If a citywide, half-cent sales tax is put before voters in November, Pottawatomie County wants a cut. That’s the message Pottawatomie County officials delivered at Thursday’s intergovernmental meeting with Manhattan city commissioners and Riley County commissioners.
“If the city gets a sales tax, let us be a part of it,” Commissioner Gary Yenzer said.
A citywide, half-cent sales tax is one of the options being discussed in regard to the renewal of the countywide, half-cent sales tax originally passed by Riley County residents in 2002. The “roads and jobs” sales tax, so called because the county’s revenues go toward infrastructure improvements and the city’s revenues go toward economic development purposes, sunsets at the end of this year.
County officials believe they’re obligated to put the same ballot question in front of voters, meaning a similar countywide, half-cent sales tax. City officials disagree, favoring either a citywide, half-cent sales tax or two separate quarter-cent sales taxes put forward by the city and the county.
City officials have estimated that a citywide, half-cent sales tax would generate about $800,000 more in annual revenue than the current countywide tax. The increase would come chiefly from captured sales-tax revenue in the Pottawatomie County portion of the city. And that is the issue.
Pottawatomie County commissioners feel it’s only fair to take a portion of the revenues for a tax being assessed in part of their county.
“I know there’s an interlocal agreement between the city of Manhattan and Riley County on the old ballot,” Yenzer said. “If there’s a new ballot we’d like to be negotiating to see if we can work out a deal with the city.”
They said the county has infrastructure and economic development needs that could potentially be served by additional revenue from the sales tax.
City and Riley County commissioners agreed that it would be fair and said they would be open to negotiating with Pottawatomie County.
“My own feeling is whatever we give Riley and if we take Pott. County in, they should get their fair share of their area,” Commissioner Loren Pepperd said. “I think it’s up to Pott. County to decide what they want to do with it.”
Should a citywide sales tax pass, the city anticipates giving one-third of the revenues to Riley County. Commissioner Dave Lewis said it would make sense give Pottawatomie County a share of that third. City commissioners agreed.
However, the entire discussion might be ruled irrelevant by the attorney general’s office. The county has asked the attorney general’s opinion on whether it is required to put forward a similar countywide, half-cent sales tax. Commissioners agreed that a more detailed discussion with Pottawatomie County would rely on that decision.
“I feel the AG’s opinion will give us some clarity,” Lewis said.

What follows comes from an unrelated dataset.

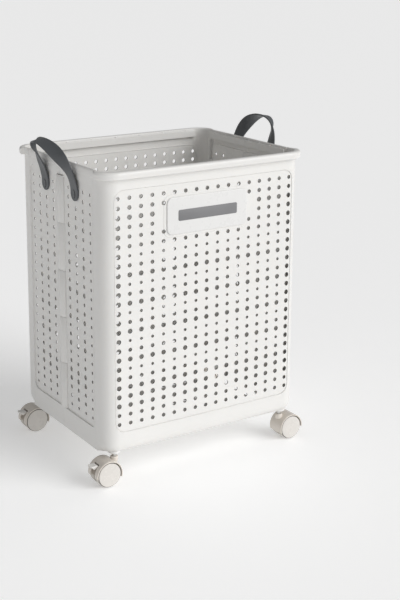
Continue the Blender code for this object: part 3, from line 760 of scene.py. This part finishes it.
def build_caster(tag, sx, sy):
    braked = sx < 0
    ox, oy = sx * 195.0, sy * 154.0
    body = f"caster_{tag}"

    def put(x, y, z):
        return (ox + sx * x, oy + y, z)

    # hood: arched band with rolled edges, narrowing to side cheeks round the brake opening
    b = Build()

    def band(a_from, a_to, y_low, y_high, steps, roll_low=True, roll_high=True):
        rings = []
        for k in range(steps + 1):
            a = math.radians(a_from + (a_to - a_from) * k / steps)
            ca, sa = math.cos(a), math.sin(a)
            e = 0.9
            prof = []
            if roll_low:
                prof += [(25.3, y_low + 0.25), (25.6, y_low), (26.8, y_low), (27.2, y_low + 0.3), (HOOD_R, y_low + 1.1)]
            else:
                prof += [(25.3, y_low), (HOOD_R, y_low)]
            if y_high - y_low > 20:
                prof += [(HOOD_R, y_low + 5), (HOOD_R, 0.0), (HOOD_R, y_high - 5)]
            if roll_high:
                prof += [(HOOD_R, y_high - 1.1), (27.2, y_high - 0.3), (26.8, y_high), (25.6, y_high), (25.3, y_high - 0.25)]
            else:
                prof += [(HOOD_R, y_high), (25.3, y_high)]
            rings.append([put(TRAIL + r * ca, y, WHEEL_R + r * sa) for r, y in prof])
        b.loft(rings)

    if braked:
        band(51, 198, -19.0, 19.0, 36)
        band(-6, 52.5, -19.0, -8.6, 14, True, False)
        band(-6, 52.5, 8.6, 19.0, 14, False, True)
    else:
        band(-6, 198, -19.0, 19.0, 50)
    # middle web and stem boss
    web = [(TRAIL + 26.3 * math.cos(math.radians(a)), WHEEL_R + 26.3 * math.sin(math.radians(a))) for a in range(54, 198, 6)]
    web += [(-5.5, 14.5), (2.0, 12.2), (12.0, 11.6), (22.0, 13.5), (29.0, 20.0), (31.0, 30.0)]
    b.prism(web, lambda x, z, y: put(x, y, z), -2.6, 2.6)
    boss = [(7.0, 43.0), (7.6, 44.6), (7.6, 52.4), (7.2, 53.1), (6.6, 53.4), (4.4, 53.4), (4.3, 50.0), (0.02, 50.0)]
    rings = [[put(r * math.cos(2 * math.pi * k / 32), r * math.sin(2 * math.pi * k / 32), z) for k in range(32)] for r, z in boss]
    b.loft(rings)
    neck = [(9.6, 41.0), (9.0, 44.0), (8.0, 46.5), (7.4, 48.0)]
    b.loft([[put(2.0 * max(0.0, (48.0 - z) / 7.0) + r * math.cos(2 * math.pi * k / 32) * (1.0 if math.cos(2 * math.pi * k / 32) > 0 else 0.75), r * math.sin(2 * math.pi * k / 32) * 0.8, max(z, WHEEL_R + 19.6 if math.cos(2 * math.pi * k / 32) < 0 else z)) for k in range(32)] for r, z in neck])
    make(f"caster_{tag}_hood_visual", b.verts, b.faces, [CREAM], body, [f"caster_{tag}_hood"], smooth=42)
    # painted shade: a strip of darkened cream behind the wheel's edge, in the brake opening, stands in for the shadow
    # inside the hood
    b = Build()
    rings = []
    for k in range(13 if braked else 0):
        a = math.radians(2 + 46 * k / 12)
        ca, sa = math.cos(a), math.sin(a)
        rings.append([put(TRAIL + r * ca, y, WHEEL_R + r * sa) for r, y in ((24.9, -8.2), (25.5, -8.2), (25.5, 8.2), (24.9, 8.2))])
    if braked:
        b.loft(rings)
        make(f"caster_{tag}_painted_shade_strip", b.verts, b.faces, [SHADE], body, smooth=40)
    # wheels
    for label, s in (("outer", sy), ("inner", -sy)):
        b = Build()
        prof = [(3.3, 3.4), (8.5, 3.4), (9.0, 4.6), (19.5, 4.6), (20.0, 3.4), (22.8, 3.4), (23.9, 3.8), (24.45, 5.0), (WHEEL_R, 7.0), (WHEEL_R, 14.6), (24.3, 16.2), (23.9, 16.9),
                (23.3, 17.0), (23.1, 17.5), (22.7, 17.9), (21.9, 18.1), (14.0, 18.35), (6.0, 18.45), (3.4, 18.5), (0.4, 18.5), (0.4, 3.4)]
        # faces 10 to 12 take the dark ring colour, painted shade in the groove at the tread's edge
        mats = [0] * 4 + [1] * 6 + [2] * 3 + [0] * 8
        lathe(b, [(r, s * y) for r, y in prof], TRAIL, WHEEL_R, 56, put, mats)
        make(f"caster_{tag}_wheel_{label}_visual", b.verts, b.faces, [WHEEL, TREAD, WHEEL_RING_SHADE], f"wheel_{tag}_{label}", [f"caster_{tag}_wheel_{label}"], smooth=35, face_mats=b.mats)
    if not braked:
        return
    # brake lever: dished tab with rounded nose
    b = Build()
    pivot = (TRAIL + 20.6, WHEEL_R + 18.4)
    rings = []
    for y, inset in ((-7.6, 1.4), (-7.3, 0.6), (-6.6, 0.15), (-5.0, 0.0), (0.0, 0.0), (5.0, 0.0), (6.6, 0.15), (7.3, 0.6), (7.6, 1.4)):
        round_nose = 0.07 * y * y
        sink = 0.5 * (1 - (y / 7.6) ** 2)
        prof = [(pivot[0] - 1.5 + inset * 0.4, 42.3 + inset * 0.4), (pivot[0] + 1.5, 40.2 + inset * 0.5), (pivot[0] + 3.6, 38.9 + inset), (pivot[0] + 6.3, 37.8 + inset), (pivot[0] + 8.6 - inset * 0.5, 39.2 + inset * 0.6),
                (pivot[0] + 11.4 - round_nose * 0.4, 41.4 + inset * 0.4), (55.2 - round_nose, 43.3 + inset * 0.3), (55.8 - round_nose, 44.5), (55.2 - round_nose, 45.6 - inset * 0.3),
                (pivot[0] + 12.0 - round_nose * 0.5, 45.5 - sink - inset * 0.3), (pivot[0] + 7.0, 45.2 - sink - inset * 0.3), (pivot[0] + 2.0, 45.5 - inset * 0.5), (pivot[0] - 0.6, 44.8 - inset * 0.5)]
        rings.append([put(x, y, z) for x, z in prof])
    b.loft(rings)
    make(f"caster_{tag}_brake_visual", b.verts, b.faces, [LEVER], f"brake_{tag}", [f"caster_{tag}_brake"], smooth=48)


for tag, sx, sy in (("fl", -1, -1), ("fr", 1, -1), ("rl", -1, 1), ("rr", 1, 1)):
    build_caster(tag, sx, sy)

# ------------------------------------------------------------------ carried-over CAD nodes
for name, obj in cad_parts.items():
    if name.endswith(("_pin", "_stem", "_axle")):
        mat = STEEL
    elif name.endswith("_socket"):
        mat = SOCKET
    elif name.endswith("_stud"):
        mat = STUD
    else:
        continue
    obj.data.materials.clear()
    obj.data.materials.append(mat)

# ------------------------------------------------------------------ floor, light and camera
bpy.ops.mesh.primitive_plane_add(size=120, location=(0, 0, -0.0002))
ground = bpy.context.object
ground.name = "studio_floor"
mat, tree, bsdf = nodes_of("studio_floor")
bsdf.inputs["Base Color"].default_value = (0.93, 0.93, 0.93, 1)
bsdf.inputs["Roughness"].default_value = 0.85
bsdf.inputs["Emission Color"].default_value = (1, 1, 1, 1)
bsdf.inputs["Emission Strength"].default_value = 0.27
ground.data.materials.append(mat)

world = bpy.data.worlds.new("studio")
world.use_nodes = True
world.node_tree.nodes["Background"].inputs["Color"].default_value = (1, 1, 1, 1)
world.node_tree.nodes["Background"].inputs["Strength"].default_value = 0.30
bpy.context.scene.world = world


def area(name, location, target, size, power, colour=(1, 1, 1)):
    light = bpy.data.lights.new(name, "AREA")
    light.shape = "RECTANGLE"
    light.size, light.size_y = size
    light.energy = power
    light.color = colour
    obj = bpy.data.objects.new(name, light)
    obj.location = location
    obj.rotation_euler = (Vector(target) - Vector(location)).to_track_quat("-Z", "Y").to_euler()
    bpy.context.scene.collection.objects.link(obj)


sun = bpy.data.lights.new("soft_key", "SUN")
sun.energy = 1.98
sun.angle = math.radians(50)
sun_obj = bpy.data.objects.new("soft_key", sun)
sun_obj.rotation_euler = Vector((-0.44, 0.66, -0.42)).to_track_quat("-Z", "Y").to_euler()
bpy.context.scene.collection.objects.link(sun_obj)
area("corner_glint", (-1.5, -1.6, 0.5), (-0.2, -0.15, 0.3), (0.12, 1.4), 1.3)

bpy.context.scene.view_settings.view_transform = "Standard"

cam = bpy.data.cameras.new("camera")
camera = bpy.data.objects.new("camera", cam)
bpy.context.scene.collection.objects.link(camera)
CAM = dict(pos=(-1.2202457, -1.9792493, 1.0072386), yaw=0.5566, pitch=0.2245, f=1189.95, shift_y=-0.15, shift_x=0.0607)
camera.location = CAM["pos"]
forward = Vector((math.sin(CAM["yaw"]) * math.cos(CAM["pitch"]), math.cos(CAM["yaw"]) * math.cos(CAM["pitch"]), -math.sin(CAM["pitch"])))
camera.rotation_euler = forward.to_track_quat("-Z", "Y").to_euler()
cam.sensor_fit = "VERTICAL"
cam.sensor_height = 36.0
cam.lens = 36.0 * CAM["f"] / 600.0
cam.shift_y = CAM["shift_y"]
cam.shift_x = CAM["shift_x"]
cam.clip_end = 50.0
bpy.context.scene.camera = camera

bpy.context.view_layer.update()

Commissioner Wynn Butler also used the discussion as an opportunity to reiterate his opposition to a countywide sales tax because it’s not “viable.”
He said it would be a mistake to exclude the growth and development of the city in Pottawatomie County since the 2002 tax was adopted.
“I really don’t care what the AG says at this point,” Butler said.
County commissioners said a countywide tax would still be viable.
“There is a substantial success rate of what has happened in Manhattan in the last 10 years, and the revenues from the sales tax that we have had are a key component of that,” Lewis said.
Lewis said it would be difficult to say a countywide tax is not viable based on the growth the city has seen. He added it’s hard to dispute the success. Butler countered that the “definition of success really depends,” noting the rising city debt over that 10 year period.
“It’s easily disputed by looking at your tax bill,” Butler said. “It’s that simple.”
Commissioner Rich Jankovich said the two sides should be looking to the future instead of the past.
“It’s conjecture until we have the AG’s yea or nay,” Jankovich said.